Does anyone really care about YUSU Elections?
Cardboard posters are plaguing York
They come around every year, and every year it’s no different: a group of over-energetic candidates telling you all the things they will most definitely not be able to achieve.
YUSU elections mean the return of the cardboard campus – all those boxes you used to move your stuff in that you thought you threw away are bestowed upon us all, taped to posts, railings, and dormant bikes all round the university.
If you freshers thought our campus couldn’t get any uglier than before, prepare yourselves for the addition of soggy cardboard with ink running off it to give our campus a more derelict ambience with just a hint of negligence.
The absolute worst is when they stand at the front of your lectures before they begin, with everyone simply looking at them in a state of uninterested perplexity – why are they here?
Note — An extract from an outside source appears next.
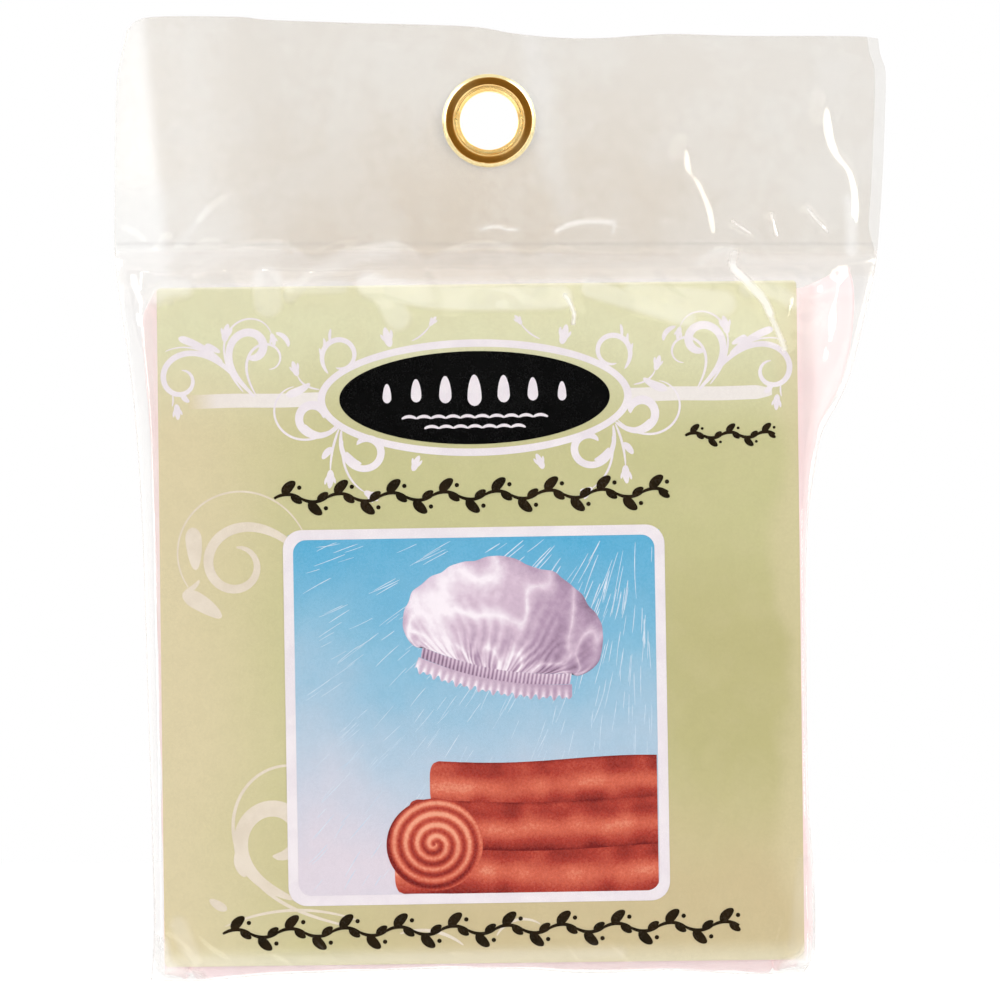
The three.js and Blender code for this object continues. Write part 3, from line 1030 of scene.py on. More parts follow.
CREASE_WAVES = (
    Fold(((216, 246), (240, 242), (280, 241), (300, 250)), 0.9, 2.4, 0.16),
    Fold(((294, 290), (322, 268), (350, 256), (384, 247)), 2.0, 4.0, 0.2),
    Fold(((352, 250), (386, 243), (412, 246)), 0.8, 2.4, 0.16),
    Fold(((436, 256), (456, 246), (482, 241), (508, 244)), 0.8, 2.4, 0.16),
    Fold(((540, 250), (556, 246), (580, 250)), 0.8, 2.4, 0.16),
    Fold(((640, 262), (656, 251), (680, 258)), 0.9, 2.4, 0.16),
)
RIGHT_LIGHTNING = Fold(
    (
        (735, 250), (731, 267), (743, 280), (756, 293), (764, 304), (771, 320), (778, 336),
        (785, 356),
    ),
    1.4, 6.0, 0.2, True,
)
RIGHT_CORNER = (
    Fold(((850, 232), (860, 246), (878, 256)), 1.2, 3.0, 0.16),
    Fold(((880, 262), (872, 320), (860, 356)), 0.8, 3.0, 0.34),
    Fold(((846, 262), (826, 284), (806, 296)), 1.2, 3.0, 0.12),
    Fold(((852, 268), (846, 310), (838, 362)), 1.6, 4.0, 0.14),
    Fold(((864, 290), (858, 330), (846, 384)), 0.9, 3.0, 0.34),
    Fold(((822, 300), (816, 346), (806, 402)), 1.2, 3.4, 0.1),
    Fold(((826, 300), (834, 350), (848, 400)), 0.9, 3.4, 0.12),
    Fold(((806, 270), (812, 256), (822, 246)), 0.9, 2.4, 0.2),
)
CARD_TICKS = (
    Fold(((565, 296), (572, 308), (577, 328)), 0.7, 3.0),
    Fold(((507, 300), (508, 322), (516, 336)), 0.4, 3.0),
    Fold(((582, 300), (590, 340), (596, 372)), 0.4, 3.0),
)
BOTTOM_CORNERS = (
    Fold(((140, 884), (150, 920), (166, 962)), 0.9, 3.0),
    Fold(((236, 962), (200, 936), (186, 900)), 0.7, 3.0),
    Fold(((196, 966), (186, 944), (160, 926)), 0.8, 3.0),
    Fold(((806, 838), (790, 880), (778, 932), (772, 962)), 1.0, 5.0),
)
FRONT_FOLDS = (
    HEADER_HOOK,
    HEADER_BROOK,
    RIGHT_LIGHTNING,
    *HEADER_TICKS,
    *LEFT_CORNER,
    *CREASE_WAVES,
    *RIGHT_CORNER,
    *CARD_TICKS,
    *BOTTOM_CORNERS,
)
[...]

Are they taking today’s lecture? I mean that’s taking the cuts a bit too far surely?
No, they’re just there to bore you with all their policies about lecture capture, loanable bikes and sports funding – but all you’re really focusing on is that red patch of skin on the back of their hand where they’ve vigorously scrubbed off the Salvo stamp from last night.
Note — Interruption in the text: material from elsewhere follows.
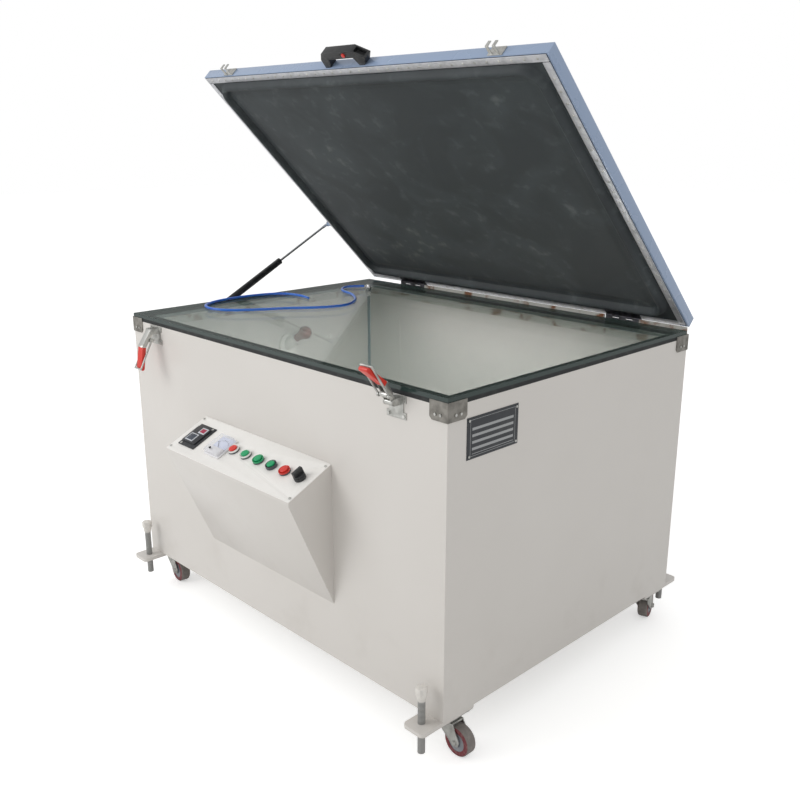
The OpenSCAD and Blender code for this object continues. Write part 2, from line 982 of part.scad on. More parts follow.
// Latch base: plate, two lugs and the lever's pivot pin
module latch_base(x) {
  lug_l = -half_d - latch_plate_t - latch_y;
  difference() {
    union() {
      span(
        [x - latch_plate_w / 2, -half_d - latch_plate_t, latch_plate_z[0]],
        [x + latch_plate_w / 2, -half_d, latch_plate_z[1]]
      );
      for (s = [-lug_in - lug_t, lug_in]) {
        translate([x + s, latch_y, latch_z - lug_r])
          cube([lug_t, lug_l + eps, 2 * lug_r]);
        translate([x + s, latch_y, latch_z])
          rotate([0, 90, 0])
            cylinder(h = lug_t, r = lug_r);
      }
      translate([x - lug_in - eps, latch_y, latch_z])
        rotate([0, 90, 0])
          cylinder(h = 2 * lug_in + 2 * eps, d = pivot_d);
    }
    for (s = [-1, 1]) {
      translate([x + s * latch_plate_w / 2, -half_d, (latch_plate_z[0] + latch_plate_z[1]) / 2])
        cube([16, through, 22], center = true);
    }
  }
}

module latch_bases() {
  color(zinc)
  difference() {
    union() {
      latch_base(-latch_left_x);
      latch_base(latch_right_x);
    }
    at_latch_screws()
      cylinder(h = through, d = 4.2, center = true, $fn = screw_fn);
  }
}

// Lever of a latch: a pressed channel on the pivot, then the red grip, bent back towards the wall
module latch_lever(x, turn) {
  web_t = 2;
  color(zinc)
  translate([x, latch_y, latch_z])
    rotate([turn, 0, 0]) {
      difference() {
        union() {
          rotate([0, 90, 0])
            cylinder(h = 2 * lever_half_w, r = 7.5, center = true);
          span([-lever_half_w, -7.5, -lever_bend_at - 4], [lever_half_w, -7.5 + web_t, 0]);
          for (s = [-lever_half_w, lever_half_w - web_t]) {
            span([s, -7.5, -lever_bend_at - 4], [s + web_t, 5, 0]);
          }
          translate([0, trunnion_y - 4, trunnion_z])
            rotate([0, 90, 0])
              cylinder(h = 2 * lever_half_w, r = 7, center = true);
        }
        rotate([0, 90, 0])
          cylinder(h = through, d = pivot_d + 2 * fit, center = true);
      }
      translate([0, trunnion_y, trunnion_z])
        rotate([0, 90, 0]) {
          cylinder(h = 2 * (hook_x + 3), d = trunnion_d, center = true);
          for (s = [-hook_x - 4.2, hook_x + 2.9]) {
            translate([0, 0, s])
              cylinder(h = 1.3, d = 8, $fn = fine_fn);
          }
        }
      translate([0, 0, -lever_bend_at])
        rotate([lever_bend, 0, 0]) {
          span(
            [-grip_half_w, -grip_front, -grip_l + grip_t / 2],
            [grip_half_w, grip_t - grip_front, 4]
          );
          translate([0, grip_t / 2 - grip_front, -grip_l + grip_t / 2])
            rotate([0, 90, 0])
              cylinder(h = 2 * grip_half_w, d = grip_t, center = true);
        }
    }
}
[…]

We arrive on time to our lectures to get the handouts and to get the optimum napping seats, not to hear all about the policies that “will be implemented” – yeah, so much for £20 free printing credits every term, I’ll go add my own money to it shall I, and add that to my university debts.
Each candidate will come up with a questionable slogan that exploits your favourite song and taints it forever – last year Let It Go was ruined, now it seems it may be Uptown Funk on the way to destruction.
You’ll notice a sudden barrage of Facebook profile pictures with slogan banners on them as well – oh yeah, Julie changed her profile picture to say ‘Vote For Beev’ so I’m automatically compelled to vote. Somehow I don’t think David Cameron got his fellows to change their pictures online – ‘Everyone’s Fave #SaveDave’.
So whilst you’re walking through campus, try to avoid the rogue cardboard blowing in whichever storm we’re in the midst of at the moment, and if any of the candidates ask if you’ve voted for them – just tell them you’re part of FemSoc and you’ll get automatic exemption out of pure fear and apprehension.